In the case of low-skilled labor, it’s clear who benefits from a low minimum wage: the restaurant and hotel industries. In their PR campaigns, however, these corporations can hardly come out and say they like their labor as cheap as possible. Instead, armed with the logic of supply and demand, they argue that raising the minimum wage will only increase unemployment and poverty.

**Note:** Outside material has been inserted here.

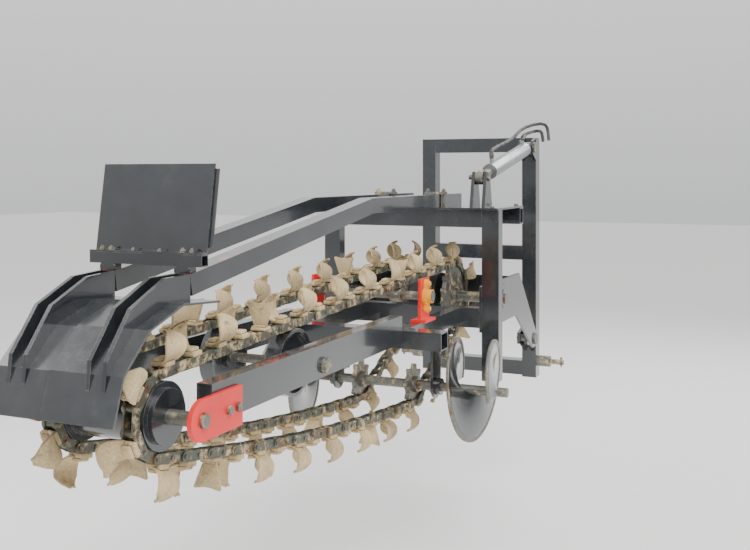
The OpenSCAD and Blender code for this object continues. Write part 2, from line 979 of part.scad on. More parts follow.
// Puts the middle of the top link hole at the origin
module placed() {
  translate([0, -top_link_y, -top_link_z])
    children();
}

placed() hitch_posts();
placed() hitch_cross_beams();
placed() lower_hitch_pins();
placed() top_link_lugs();
placed() pivot_lugs();
placed() pivot_pins();
placed() mast_lugs();
placed() mast_pin();
placed() lift_barrel();
placed() lift_rod();
placed() lift_bracket();
placed() lift_pin();
placed() portal_uprights();
placed() portal_cross_beams();
placed() portal_top_plate();
placed() portal_side_plates();
placed() pivot_arms();
placed() base_rails();
placed() rear_cross_member();
placed() side_beams();
placed() gearbox_housing();
placed() gearbox_mount_plate();
placed() input_shaft();
placed() head_shaft();
placed() head_sprockets();
placed() head_bearings();
placed() bearing_pedestals();
placed() flange_bearings();
placed() bearing_bolts();
placed() carrier_shaft();
placed() carrier_rollers();
placed() idler_wheels();
placed() idler_axle();
placed() crown_gear();
placed() bevel_pinion();
placed() tail_plates();
placed() tail_shaft();
placed() tail_drum();
placed() tail_bolts();
placed() auger_hangers();
placed() auger_shaft();
placed() auger_sprockets();
placed() right_auger_flight();
placed() left_auger_flight();
placed() right_chain_links();
placed() right_chain_pins();
placed() right_cutters();
placed() cutter_bolts();
placed() left_chain_links();
placed() left_chain_pins();
placed() left_cutters();
placed() crumber_beams();
placed() crumber_ribs();
placed() guard_left_plate();
placed() guard_right_plate();
placed() crossbar();
placed() lift_hoses();
placed() rear_panel();
placed() panel_backing_sheet();
placed() beam_clamps();
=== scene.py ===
import math
import random

import bpy
from mathutils import Matrix, Vector


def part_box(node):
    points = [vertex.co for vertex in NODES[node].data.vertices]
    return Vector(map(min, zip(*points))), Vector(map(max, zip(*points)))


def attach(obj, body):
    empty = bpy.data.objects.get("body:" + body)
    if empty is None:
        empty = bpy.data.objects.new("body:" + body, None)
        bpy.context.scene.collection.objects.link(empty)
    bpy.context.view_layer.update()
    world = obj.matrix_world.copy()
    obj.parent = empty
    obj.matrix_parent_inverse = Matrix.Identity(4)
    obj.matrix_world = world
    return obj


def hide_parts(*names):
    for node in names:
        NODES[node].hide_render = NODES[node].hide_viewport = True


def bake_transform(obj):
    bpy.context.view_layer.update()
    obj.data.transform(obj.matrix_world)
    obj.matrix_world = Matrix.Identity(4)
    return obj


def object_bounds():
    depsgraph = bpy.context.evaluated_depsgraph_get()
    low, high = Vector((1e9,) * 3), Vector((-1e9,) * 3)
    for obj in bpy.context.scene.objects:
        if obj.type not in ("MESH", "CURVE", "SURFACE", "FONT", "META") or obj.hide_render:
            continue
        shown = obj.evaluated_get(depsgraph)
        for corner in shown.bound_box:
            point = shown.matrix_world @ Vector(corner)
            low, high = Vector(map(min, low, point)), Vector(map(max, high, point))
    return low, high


bl_info = {
    "name": "Double-chain trencher",
    "version": (1, 0, 0),
    "blender": (4, 5, 0),
    "location": "3D View > Sidebar > Trencher",
    "description": "Builds the looks of a tractor-mounted double-chain trencher",
    "category": "Object",
}

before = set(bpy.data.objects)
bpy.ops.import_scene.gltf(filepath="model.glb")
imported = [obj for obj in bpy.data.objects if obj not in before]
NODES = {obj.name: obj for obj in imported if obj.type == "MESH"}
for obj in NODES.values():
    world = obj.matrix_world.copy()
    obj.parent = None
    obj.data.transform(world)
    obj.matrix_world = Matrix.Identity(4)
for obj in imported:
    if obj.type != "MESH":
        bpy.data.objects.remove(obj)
FIRST_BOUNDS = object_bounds()

# Sizes of what is modelled here, in metres and degrees
FLOOR_SIZE = 60
FLOOR_BELOW = 0.61
BLADE_T = 0.008
BLADE_HOLLOW = 0.005
BLADE_CREST = 78
CURL_START = -84
CURL_TURN = 161
BASE_X = 0.0255
BASE_Y = 0.0215
FLAT_BASE = 0.01
FLAT_T = 0.005
FLIGHT_TURN = 540
FLIGHT_END = 0.01
RIM_WIDE = 0.014
RIM_T = 0.0125
WEB_T = 0.009
WEB_LAP = 0.002
PLATE_BOLT = 0.011
# Each stud under the rear panel: its place along X and its size
PANEL_STUDS = (
    (-0.152, 0.009),
    (-0.122, 0.009),
    (-0.045, 0.0065),
    (0.045, 0.0065),
    (0.122, 0.009),
    (0.152, 0.009),
)
# Each ring of a hose's ferrule: where it starts and ends along the hose, and its radius
FERRULE_RINGS = ((0.0, 0.03, 0.0115), (0.004, 0.008, 0.0125), (0.013, 0.017, 0.0125), (0.022, 0.026, 0.0125))
# Each lamp: name, place, width and power
LAMPS = (
    ("key", (2.6, -4.7, 4.0), 3.5, 330),
    ("fill", (-4.2, -3.6, 2.0), 3.0, 120),
    ("back", (1.5, 3.5, 3.6), 4.0, 220),
)
LAMPS_AIM = (0, -1.9, -0.3)


# ---------------------------------------------------------------- helpers


def clear_selection():
    """Leaves nothing selected and no mode but object mode."""
    if bpy.context.object and bpy.context.object.mode != "OBJECT":
        bpy.ops.object.mode_set(mode="OBJECT")
    bpy.ops.object.select_all(action="DESELECT")


def settle(obj, name, body, material, angle=35):
    """Names a finished piece, puts its place in its mesh, gives it its finish and, unless it belongs to the
    chains, its body.
    """
    clear_selection()
    obj.select_set(True)
    bpy.context.view_layer.objects.active = obj
    bpy.ops.object.transform_apply(location=True, rotation=True, scale=True)
    bpy.ops.object.shade_smooth_by_angle(angle=math.radians(angle))
    obj.name = name
    obj.data.name = name
    obj.data.materials.clear()
    obj.data.materials.append(material)
    if body == "chain":
        follow_tail(obj)
    else:
        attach(obj, body)
    return obj


def follow_tail(obj):
    """Puts the place of a piece of the chains into its mesh; it is given to no body."""
    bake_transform(obj)


def apply_modifiers(obj):
    """Applies every modifier of a piece, in order."""
    clear_selection()
    obj.select_set(True)
    bpy.context.view_layer.objects.active = obj
    for m in list(obj.modifiers):
        bpy.ops.object.modifier_apply(modifier=m.name)


def bevelled(obj, width, segments=2, angle=30):
    """Rounds a piece's sharp edges."""
    m = obj.modifiers.new("Bevel", "BEVEL")
    m.width = width
    m.segments = segments
    m.limit_method = "ANGLE"
    m.angle_limit = math.radians(angle)
    apply_modifiers(obj)
    return obj


def joined(objs):
    """Joins several new pieces into one."""
    clear_selection()
    for o in objs:
        o.select_set(True)
    bpy.context.view_layer.objects.active = objs[0]
    if len(objs) > 1:
        bpy.ops.object.join()
    return bpy.context.view_layer.objects.active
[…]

Similarly, megabanks argue that regulating derivatives will starve the real economy of capital; multinational manufacturing companies argue that new trade agreements will benefit everyone; and the wealthy argue that lower taxes will increase savings and investment, unleashing economic growth.
In each case, economism allows a private interest to pretend that its preferred policies will really benefit society as a whole.The usual result is to increase inequality or to legitimize the widening gulf between rich and poor in contemporary society.
Economics 101, Economism, and Our New Gilded Age (The Baseline Scenario)
All of the above reinforces a couple of points I often like to make:
1.) Capitalism was a creation of government from day one. There is nothing “natural” or “free” about markets.
2.) It is sustained by a particular ideology which poses as a science but is anything but.
These is no fundamental reason we need to work 40 hours a week. There is no reason we have to go into debt just to get a job. There is no benefit to the extreme wealth inequality; it’s not due to any sort of “merit.” And on and on. Economic “logic” is destroying society along with the natural world and preventing any adaptive response to these crises. But its power over the hearts and minds of society seems to be unassailable, at least until it all falls apart.